Data to use:
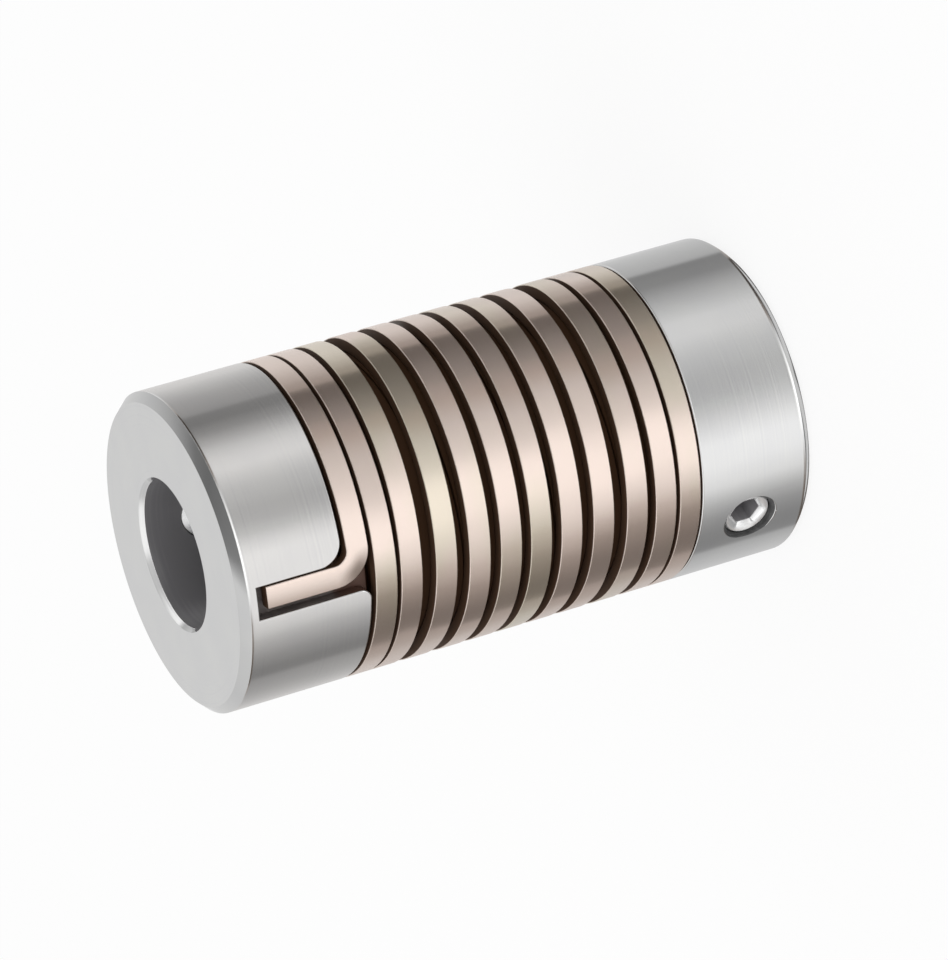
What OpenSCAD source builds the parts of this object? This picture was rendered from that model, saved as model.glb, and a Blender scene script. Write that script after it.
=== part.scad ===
// Wound spring shaft coupling: two equal hubs joined by three layers of flat wire springs.
// The axis is +Z and the origin is the centre of the lower end face. Sizes are in millimetres.

/* [Coupling] */
// Outside diameter of the hubs and of the outer spring
outer_d = 26; // [25:0.5:32]
// Length over both hubs
overall_l = 50; // [47:1:64]
// Diameter of the shaft bore in each hub
bore_d = 12; // [6:0.5:12.5]

/* [Hubs] */
// Length of the collar where its helical shoulder is lowest
collar_l = 8.85; // [8.6:0.05:10]
// Length of the hub's spigot beyond the lowest point of the shoulder
spigot_l = 6.65; // [4:0.05:9]
// Chamfer round the end face
end_chamfer = 0.7; // [0.3:0.1:1.2]
// Chamfer at both mouths of the bore
bore_chamfer = 0.3; // [0.1:0.1:0.6]
// Chamfer round the free end of the spigot
spigot_chamfer = 0.4; // [0.2:0.1:0.8]

/* [Springs] */
// Width of the flat wire, measured along the coupling
wire_w = 1.85; // [1.6:0.05:2]
// Thickness of the flat wire, measured towards the axis
wire_t = 1.05; // [0.85:0.05:1.15]
// Clearance between one spring and the next, and between the inner spring and the spigot
layer_gap = 0.1; // [0.08:0.01:0.16]
// Gap between the closed turns at both ends of the outer spring
closed_gap = 0.32; // [0.2:0.02:0.4]
// Gap between the turns of the middle spring, which is wound close
middle_gap = 0.15; // [0.1:0.01:0.3]
// Gap between a shoulder and the last turn that lies along it
seat_gap = 0.35; // [0.2:0.05:0.5]
// Closed turns at each end of the outer spring
closed_turns = 2; // [1:1:3]
// Whole turns of the outer spring, before the last part turn to the lower slot
whole_turns = 11; // [9:1:11]
// How far the open turns have settled towards the middle of the coupling
settle = 0.25; // [0:0.05:0.3]

/* [Tangs and slots] */
// Angle from the slot of the upper hub on to the slot of the lower hub
slot_turn = 155; // [0:5:180]
// Width of the slot
slot_w = 2.7; // [2.5:0.05:3]
// Distance from the end face to the closed end of the slot
slot_end = 1.5; // [1.3:0.1:2.5]
// Clearance between a tang and the slot wall on the side of its spring
tang_gap = 0.1; // [0.05:0.05:0.2]
// Clearance between the end of a tang and the closed end of its slot
tang_end_gap = 0.75; // [0.3:0.05:1]
// Clearance between a tang and the floor of its slot
floor_gap = 0.2; // [0.15:0.05:0.4]
// Inside radius of the bend between a tang and its spring
bend_r = 1.1; // [0.9:0.1:1.5]
// Rounding of the slot's mouth on the side where the wire bends
mouth_r = 2; // [1.6:0.1:2.2]
// Rounding of the slot's mouth on the side of the shoulder's step
step_r = 0.9; // [0.5:0.1:1.2]

/* [Set screws] */
// Nominal diameter of the set screw
screw_d = 4; // [3:0.5:5]
// Clearance between the set screw and its hole
screw_gap = 0.04; // [0.02:0.01:0.08]
// Distance from the end face to the axis of the set screw
screw_z = 5.5; // [5:0.1:6]
// Depth of the set screw's head below the hub
screw_sink = 0.5; // [0.3:0.1:1]
// Distance from the bore back to the tip of the set screw
tip_inset = 0.5; // [0.2:0.1:0.8]
// Chamfer at the mouth of the set screw's hole
hole_chamfer = 0.35; // [0.2:0.05:0.5]
// Width across the flats of the hexagon socket
socket_w = 2; // [1.5:0.1:2.2]
// Depth of the hexagon socket
socket_h = 2.4; // [1.5:0.1:2.6]

/* [Hidden] */

hub_grey = [0.80, 0.79, 0.80];
wire_bronze = [0.80, 0.69, 0.61];
screw_grey = [0.52, 0.52, 0.53];

// The lower slot lies at this angle from +X, which shows the upper slot at the front.
lower_slot_at = 40;
// Half a turn about this level axis takes the lower half of the coupling to the upper half.
swap_axis_at = lower_slot_at - slot_turn / 2;

outer_r = outer_d / 2;
bore_r = bore_d / 2;
layer = wire_t + layer_gap;
spigot_r = outer_r - 3 * layer;
mid_z = overall_l / 2;

// Facets of round faces. A half turn of a shoulder or of the outer spring has the same number of
// sections, and the other springs have a number for each turn.
round_faces = 120;
small_faces = 48;
half_turn_sections = 24;
inner_sections = 32;
bend_sections = 8;
// Overshoot of a cut beyond the face that it opens.
over = 1;

// The shoulder is a helix that follows the closed turns of the outer spring.
closed_pitch = wire_w + closed_gap;
function shoulder(at) = collar_l + closed_pitch * (360 - max(at, 0)) / 360;

// Outer and inner springs: half their turns, and their height at the start above the middle.
half_turns = (whole_turns + slot_turn / 360) / 2;
half_reach = mid_z - collar_l - seat_gap - wire_w / 2;
open_turns = half_turns - closed_turns;
open_pitch = (half_reach - closed_turns * closed_pitch) / open_turns;

// Middle spring: it lies between the highest points of the two shoulders.
middle_reach = mid_z - shoulder(0) - seat_gap - wire_w / 2;
middle_half_turns = middle_reach / (wire_w + middle_gap);

// Height of the wire above the middle, a number of turns after the middle of the coupling.
function outer_height(turn) =
    abs(turn) > open_turns
        ? -sign(turn) * (half_reach - (half_turns - abs(turn)) * closed_pitch)
        : settle * sin(180 * turn / open_turns) - open_pitch * turn;
function middle_height(turn) = -middle_reach * turn / middle_half_turns;

// A section of wire is its place in turns, its height above the middle, and the lean of its
// width: 0 in an upright tang and 90 in a level turn.
function turns_of(length) = length / (2 * PI * outer_r);
function other_end(sections) =
    [for (i = [len(sections) - 1:-1:0]) [-sections[i][0], -sections[i][1], sections[i][2]]];

// A tang leans on the slot wall on the side of its spring. The other springs end level with it.
tang_turn = -half_turns + turns_of((slot_w - wire_w) / 2 - tang_gap);
bend_mid_r = bend_r + wire_w / 2;
bend_turn = tang_turn + turns_of(bend_mid_r);
bend_height = outer_height(bend_turn) + bend_mid_r;
tang_height = mid_z - slot_end - tang_end_gap;
upper_tang = concat(
    [[tang_turn, tang_height, 0]],
    [for (i = [0:bend_sections - 1])
        let (lean = 90 * i / bend_sections)
        [bend_turn - turns_of(bend_mid_r) * cos(lean), bend_height - bend_mid_r * sin(lean), lean]]);

function outer_turns(first, count) =
    [for (i = [0:count]) let (turn = first * (1 - 2 * i / count)) [turn, outer_height(turn), 90]];
function middle_turns(first, count) =
    [for (i = [0:count]) let (turn = first * (1 - 2 * i / count)) [turn, middle_height(turn), 90]];

// The four corners of a section. hand is 1 for a left-hand spring and -1 for a right-hand one.
function corner(section, r, side, hand) =
    let (across = -side * cos(section[2]) * 180 / (PI * r))
    let (at = swap_axis_at + 180 + hand * (360 * section[0] + across))
    [r * cos(at), r * sin(at), mid_z + section[1] - side * sin(section[2])];
function corners(section, r, hand) = [
    corner(section, r - wire_t, -wire_w / 2, hand),
    corner(section, r - wire_t, wire_w / 2, hand),
    corner(section, r, wire_w / 2, hand),
    corner(section, r, -wire_w / 2, hand)];

// Flat wire with its outside at radius r, swept through a list of sections.
module wire(sections, r, hand) {
    last = len(sections) - 1;
    points = [for (section = sections) each corners(section, r, hand)];
    walls = [for (i = [0:last - 1]) for (j = [0:3])
        let (a = 4 * i + j)
        let (b = 4 * i + (j + 1) % 4)
        each [[a, b, b + 4], [a, b + 4, a + 4]]];
    faces = concat([[3, 2, 1, 0]], walls, [[for (j = [0:3]) 4 * last + j]]);
    polyhedron(points, hand > 0 ? [for (face = faces) [for (i = [len(face) - 1:-1:0]) face[i]]] : faces);
}

// Everything above the shoulder between two angles, from inside the spigot to outside the collar.
module above_shoulder(from, to, count) {
    in_r = spigot_r - layer_gap - wire_t / 2;
    out_r = outer_r + over;
    top = shoulder(0) + over;
    angles = [for (i = [0:count]) from + (to - from) * i / count];
    points = [for (at = angles) each [
        [in_r * cos(at), in_r * sin(at), shoulder(at)],
        [out_r * cos(at), out_r * sin(at), shoulder(at)],
        [out_r * cos(at), out_r * sin(at), top],
        [in_r * cos(at), in_r * sin(at), top]]];
    walls = [for (i = [0:count - 1]) for (j = [0:3])
        let (a = 4 * i + j)
        let (b = 4 * i + (j + 1) % 4)
        each [[a, b, b + 4], [a, b + 4, a + 4]]];
    polyhedron(points, concat([[3, 2, 1, 0]], walls, [[for (j = [0:3]) 4 * count + j]]));
}

// Solid collar with its chamfered end face, cut down to the helical shoulder.
module collar() {
    tall = shoulder(0);
    difference() {
        rotate_extrude($fn = round_faces)
            polygon([[0, 0], [outer_r - end_chamfer, 0], [outer_r, end_chamfer], [outer_r, tall], [0, tall]]);
        above_shoulder(-180 / half_turn_sections, 180, half_turn_sections + 1);
        above_shoulder(180, 360, half_turn_sections);
    }
}

module spigot() {
    tip = collar_l + spigot_l;
    rotate_extrude($fn = round_faces)
        polygon([[0, end_chamfer], [spigot_r, end_chamfer], [spigot_r, tip - spigot_chamfer],
            [spigot_r - spigot_chamfer, tip], [0, tip]]);
}

// The bore with a chamfer at both mouths.
module bore() {
    tip = collar_l + spigot_l;
    wide_r = bore_r + bore_chamfer + over;
    rotate_extrude($fn = round_faces)
        polygon([[0, -over], [wide_r, -over], [bore_r, bore_chamfer], [bore_r, tip - bore_chamfer],
            [wide_r, tip + over], [0, tip + over]]);
}

// Outline of the slot, seen from outside with the end face below.
module slot_outline() {
    half_w = slot_w / 2;
    mouth_at = 360 - (half_w + mouth_r) * 180 / (PI * outer_r);
    step_at = (half_w + step_r) * 180 / (PI * outer_r);
    translate([-half_w, slot_end])
        square([slot_w, shoulder(0) + over - slot_end]);
    translate([-half_w - mouth_r, shoulder(mouth_at) - mouth_r])
        difference() {
            square([mouth_r + over / 2, mouth_r + over]);
            circle(r = mouth_r, $fn = small_faces);
        }
    translate([half_w + step_r, shoulder(step_at) - step_r])
        difference() {
            translate([-step_r - over / 2, 0])
                square([step_r + over / 2, step_r + over]);
            circle(r = step_r, $fn = small_faces);
        }
}

module slot() {
    floor_r = outer_r - wire_t - floor_gap;
    translate([floor_r, 0, 0])
        rotate([90, 0, 90])
            linear_extrude(height = outer_r + over - floor_r)
                slot_outline();
}

// The set screw's hole lies across the hub from the slot.
module screw_hole() {
    hole_r = screw_d / 2 + screw_gap;
    translate([0, 0, screw_z])
        rotate([0, -90, 0])
            rotate_extrude($fn = small_faces)
                polygon([[0, bore_r / 2], [hole_r, bore_r / 2], [hole_r, outer_r - hole_chamfer],
                    [hole_r + hole_chamfer + over, outer_r + over], [0, outer_r + over]]);
}

// Hub in the lower place, with its slot on +X.
module hub() {
    color(hub_grey)
        difference() {
            union() {
                collar();
                spigot();
            }
            bore();
            slot();
            screw_hole();
        }
}

// Set screw in the lower place, across the hub from the slot: hexagon socket outside, cup point inside.
module set_screw() {
    head = outer_r - screw_sink;
    tip = bore_r + tip_inset;
    shank_r = screw_d / 2;
    point_r = shank_r / 2;
    edge = screw_d / 16;
    color(screw_grey)
        translate([0, 0, screw_z])
            rotate([0, -90, 0])
                difference() {
                    rotate_extrude($fn = small_faces)
                        polygon([[0, tip + point_r / 2], [point_r, tip], [shank_r, tip + shank_r - point_r],
                            [shank_r, head - edge], [shank_r - edge, head], [0, head]]);
                    translate([0, 0, head - socket_h])
                        cylinder(d = socket_w / cos(30), h = socket_h + over, $fn = 6);
                }
}

module lower_place() {
    rotate([0, 0, lower_slot_at])
        children();
}

module upper_place() {
    translate([0, 0, overall_l])
        rotate([0, 0, swap_axis_at])
            rotate([180, 0, 0])
                rotate([0, 0, lower_slot_at - swap_axis_at])
                    children();
}

module bottom_hub() {
    lower_place() hub();
}

module top_hub() {
    upper_place() hub();
}

module bottom_set_screw() {
    lower_place() set_screw();
}

module top_set_screw() {
    upper_place() set_screw();
}

module outer_spring() {
    turns = outer_turns(bend_turn, ceil(-4 * bend_turn * half_turn_sections));
    color(wire_bronze)
        wire(concat(upper_tang, turns, other_end(upper_tang)), outer_r, 1);
}

module middle_spring() {
    count = ceil(2 * middle_half_turns * inner_sections);
    color(wire_bronze)
        wire(middle_turns(-middle_half_turns, count), outer_r - layer, -1);
}

module inner_spring() {
    count = ceil(-2 * tang_turn * inner_sections);
    color(wire_bronze)
        wire(outer_turns(tang_turn, count), outer_r - 2 * layer, 1);
}

bottom_hub();
top_hub();
outer_spring();
middle_spring();
inner_spring();
bottom_set_screw();
top_set_screw();
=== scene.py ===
"""Look of a wound spring shaft coupling: two plated hubs and three layers of flat bronze-toned wire."""
import logging
from dataclasses import dataclass
from enum import Enum
from math import asin, ceil, cos, pi, radians, sin, tan
from typing import Any, Sequence, Union

import bmesh
import bpy
from bmesh.types import BMesh, BMVert
from bpy.types import ID, Material, Node, NodeSocket, NodeTree, Object
from mathutils import Matrix, Vector


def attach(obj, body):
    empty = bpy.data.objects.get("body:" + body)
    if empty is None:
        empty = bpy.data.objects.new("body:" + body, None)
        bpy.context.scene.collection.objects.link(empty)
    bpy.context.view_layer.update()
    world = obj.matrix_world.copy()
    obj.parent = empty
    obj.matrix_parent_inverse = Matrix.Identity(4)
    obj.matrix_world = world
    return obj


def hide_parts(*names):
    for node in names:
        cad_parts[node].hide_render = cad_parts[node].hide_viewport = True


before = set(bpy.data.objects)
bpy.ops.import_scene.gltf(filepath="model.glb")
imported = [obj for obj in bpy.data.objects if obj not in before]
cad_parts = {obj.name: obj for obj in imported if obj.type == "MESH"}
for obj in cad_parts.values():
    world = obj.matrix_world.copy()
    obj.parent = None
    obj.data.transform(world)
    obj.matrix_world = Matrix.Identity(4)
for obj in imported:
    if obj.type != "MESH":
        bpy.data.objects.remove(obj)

LOG = logging.getLogger("coupling")
MM = 0.001
TAU = 2 * pi
PHOTO_HEIGHT = 960
Colour = tuple[float, float, float]
Stops = tuple[tuple[float, float], ...]
Profile = list[tuple[float, float]]
Ring = list[BMVert]
Value = Union[float, "Num"]

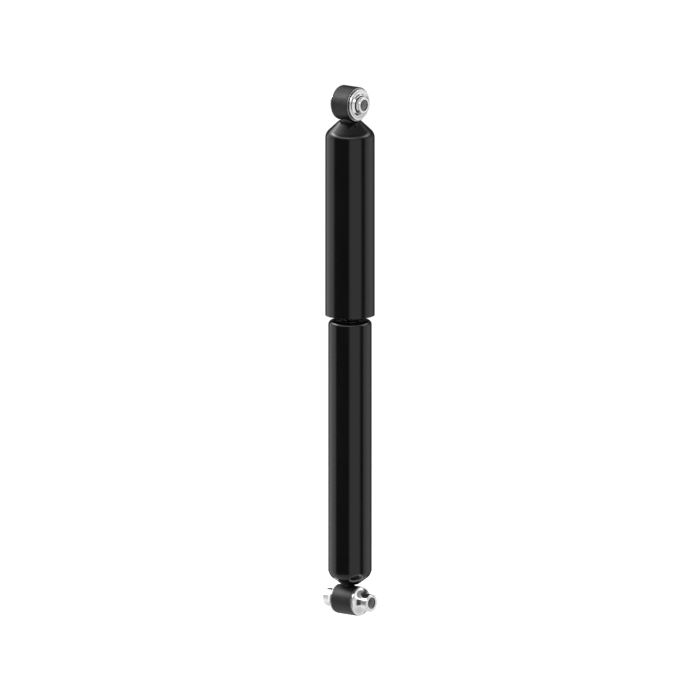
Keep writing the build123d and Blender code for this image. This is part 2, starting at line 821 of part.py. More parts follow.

Given request: Give again, word for word, every line of the listing above from the one with "obj.matrix_parent_inverse = Matrix.Identity(4)" to the one with "bpy.data.objects.remove(obj)", both inclusive, and nothing beyond them.

Right answer:
    obj.matrix_parent_inverse = Matrix.Identity(4)
    obj.matrix_world = world
    return obj


def hide_parts(*names):
    for node in names:
        cad_parts[node].hide_render = cad_parts[node].hide_viewport = True


before = set(bpy.data.objects)
bpy.ops.import_scene.gltf(filepath="model.glb")
imported = [obj for obj in bpy.data.objects if obj not in before]
cad_parts = {obj.name: obj for obj in imported if obj.type == "MESH"}
for obj in cad_parts.values():
    world = obj.matrix_world.copy()
    obj.parent = None
    obj.data.transform(world)
    obj.matrix_world = Matrix.Identity(4)
for obj in imported:
    if obj.type != "MESH":
        bpy.data.objects.remove(obj)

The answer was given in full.